A #hernia2013 Update

I wasn’t sure if I wanted to write this post because I thought it might end up sounding bitter, but the fact of the matter is that I’m not bitter about anything.  I am just writing this to try to inspire those who might be struggling with issues in their life right now, especially around the Christmas season.

For those of you who don’t know, I started on a weight loss journey back in March 2013.  Since that time, I’ve lost around 60 lbs.  And since I had been on a diet before that, I’ve lost a total of about 90 lbs overall.  But this post isn’t about the weight loss, it’s actually about the side effects of the weight loss.

See, what I didn’t know about weight loss is that it can lead to a hernia.  Apparently, your intestine is held in place by a fatty membrane.  As I started to lose weight, the fat holding the intestine in place started to slowly to dissolve.  Then, one day in mid-October, my intestine fell totally out of place and dropped right into my testicles.

The good news is that I was at work when all of this happened.  The bad news is that the paramedics nor the police actually believed me when I told them I was in pain.  They told me to man up and that it was probably just a kidney stone or appendicitis and that I should just stand up and walk it off because the hospital was not going to do anything for me.

Eventually, I convinced the police to rush me to the hospital.  When I finally saw a doctor, he identified the hernia immediately and had me rushed directly into surgery.  He told me that if he had waited any longer to do the surgery that I could have at minimum lost my testicles and if it would have gotten to that point, I would have probably died.

This is the closest to dying that I have ever been.  I haven’t told anyone about this near death experience up until this point because I didn’t want to make a bigger deal out of my hernia than it actually was because the fact of the matter is that I’m alive and I didn’t die.

However, what this experience has taught me is who I can really count on in my life.  My parents rushed right up to the hospital and stayed by my side as long as they possibly could.  My co-workers sent me flowers and fruit and one co-worker even visited me at the hospital.  My students in one of my classes made me a nice card that was so nice that I even laminated it.  One of my family members called me and sent me a card in the mail.  And one of my buddies called me as well.

I wasn’t actually even supposed to return to work for 6 to 8 weeks and I actually returned to work after 4 days.  So, I’m pretty sure that there are a lot of people who didn’t even really realize that I even was out of work for a life-threatening surgery of any sort at all.  However, that does not excuse the fact that the majority of the people that I know didn’t even ask how I was feeling after my surgery.  I don’t even mean about the physical pain.  I mean about how I was feeling about the fact that I could have been a dead man.

It’s been several weeks after the surgery now and I’m still not really sure about how I feel about it.  I know there are certain things I want to do now that I didn’t necessarily want to do before.  I know that I am probably even more in a hurry now to find a girlfriend and be in a relationship than I was before.  I know, life isn’t all about rainbows and butterflies and all of that crap.

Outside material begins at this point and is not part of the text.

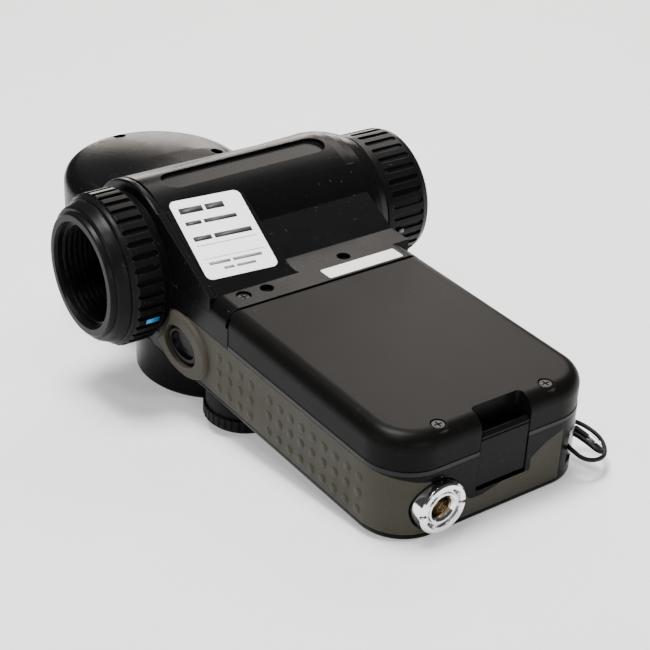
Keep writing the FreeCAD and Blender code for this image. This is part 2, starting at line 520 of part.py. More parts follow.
def head_back_shell():
    outer = head_outline(HEAD_SPLIT_Z).extrude(Vector(0, 0, HEAD_BACK_Z - HEAD_SPLIT_Z))
    outer = soften(outer, 4.5, lambda e: edge_at(z=HEAD_BACK_Z)(e) and e.BoundBox.YMax > HEAD_Y0 + 1)
    dome_r, dome_h = 20.2, 2.3
    curve = (dome_r ** 2 + dome_h ** 2) / (2 * dome_h)
    dome = Part.makeSphere(curve, Vector(0, HEAD_CY, HEAD_BACK_Z + dome_h - curve)).common(
        rod((0, HEAD_CY, HEAD_BACK_Z - 1), Z, 26, 5)).common(
        box(-30, 30, HEAD_Y0 + 3, 175, HEAD_BACK_Z, 0))
    inner = head_outline(HEAD_SPLIT_Z - 1, 2.0).extrude(Vector(0, 0, HEAD_BACK_Z - HEAD_SPLIT_Z - 0.9))
    posts = [rod((x, y, HEAD_SPLIT_Z), Z, 2.4, 8.4) for x, y in head_screw_places()]
    posts.append(rod((0, HEAD_CY + 1, -12.2), Z, 3.0, 4.6))
    seats = [rod((x, y, HEAD_BACK_Z - 1.6), Z, 1.7, 6) for x, y in head_screw_places()]
    shanks = [rod((x, y, HEAD_SPLIT_Z - 1), Z, 0.9, 12) for x, y in head_screw_places()]
    bore = rod((0, HEAD_Y0 - 1, SWIVEL_Z), Y, SWIVEL_R, 5)
    inner = soften(inner, 3.0, edge_at(z=HEAD_BACK_Z - 1.9))
    return cut(fuse(cut(fuse(outer, dome), inner), *posts), bore, *seats, *shanks)


def head_front_shell():
    outer = head_outline(HEAD_FRONT_Z).extrude(Vector(0, 0, HEAD_SPLIT_Z - 0.1 - HEAD_FRONT_Z))
    outer = soften(outer, 2.5, lambda e: edge_at(z=HEAD_FRONT_Z)(e) and e.BoundBox.YMax > HEAD_Y0 + 1)
    inner = head_outline(HEAD_FRONT_Z + SKIN, 2.0).extrude(Vector(0, 0, 20))
    hole = rod((0, HEAD_CY, HEAD_FRONT_Z - 1), Z, 20.0, 5)
    posts = [rod((x, y, HEAD_SPLIT_Z - 3.0), Z, 1.9, 2.9) for x, y in head_screw_places()]
    bore = rod((0, HEAD_Y0 - 1, SWIVEL_Z), Y, SWIVEL_R, 5)
    shanks = [rod((x, y, HEAD_SPLIT_Z - 4), Z, 0.9, 6) for x, y in head_screw_places()]
    webs = [box(-6, 6, 163.6, 168.6, HEAD_SPLIT_Z - 3.0, HEAD_SPLIT_Z - 1.6),
            box(17.2, 23.4, 141.4, 144.4, HEAD_SPLIT_Z - 3.0, HEAD_SPLIT_Z - 1.6),
            box(-24.4, -14.5, 127.8, 130.2, HEAD_SPLIT_Z - 3.0, HEAD_SPLIT_Z - 1.6)]
    return cut(fuse(cut(outer, inner), *posts, *webs), hole, bore, *shanks)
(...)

The most important thing I’ve learned through this whole experience, though, is exactly who I can count on in life and who I can’t count on in life.  I will never forget the people who took a moment out of their busy lives to actually acknowledge the fact that I had something happened to me that could have caused me to die.  I will never forget that they actually do love me and care about me.

On the other hand, I will never forget all of those people didn’t even acknowledge my near death experience.  Yeah, I’ve been in car accidents and what not, but that’s not the same.  My hernia didn’t come with a cast or a visible scar or something that would signify to people that I had been through an experience that warrants them acknowledging me.

There are certain people now that I thought were my friends who I probably will never talk to ever again in my life.  For example, right after my surgery, I started talking to someone who I thought was my friend more than usual.  Instead of asking me why I felt like talking more, he told me he was tired of talking to me and that I should leave him alone.  The fact of the matter is that I just wanted someone to talk to ask me how I was feeling about almost dying.  Needless to say I really don’t consider this person a friend anymore.

In fact, I can’t even tell people the story of my hernia because it’s generally not socially acceptable to talk about intestines falling into one’s testicles in a public setting.  I have mentioned to people that I’ve had a hernia and I occasionally get someone who makes a sly comment about lifting something too heavy, which is especially annoying since that’s not at all how my hernia occurred.

So, in conclusion, again, this post isn’t about being bitter in anyway.  However, it is about the side effects of the hernia.  The fact is that as a result of my whole near death experience I have found out exactly who I can count on in life and who I can’t count on in life.

My advice to anyone reading this is to realize who your true compadres are in life before it’s too late.  Because if a near death experience happens to you, you are going to need someone to talk to and you will definitely want to know who you can trust in life and who you can’t trust in life.  As I always like to put it, sometimes you have to kick the riffraff to the curb.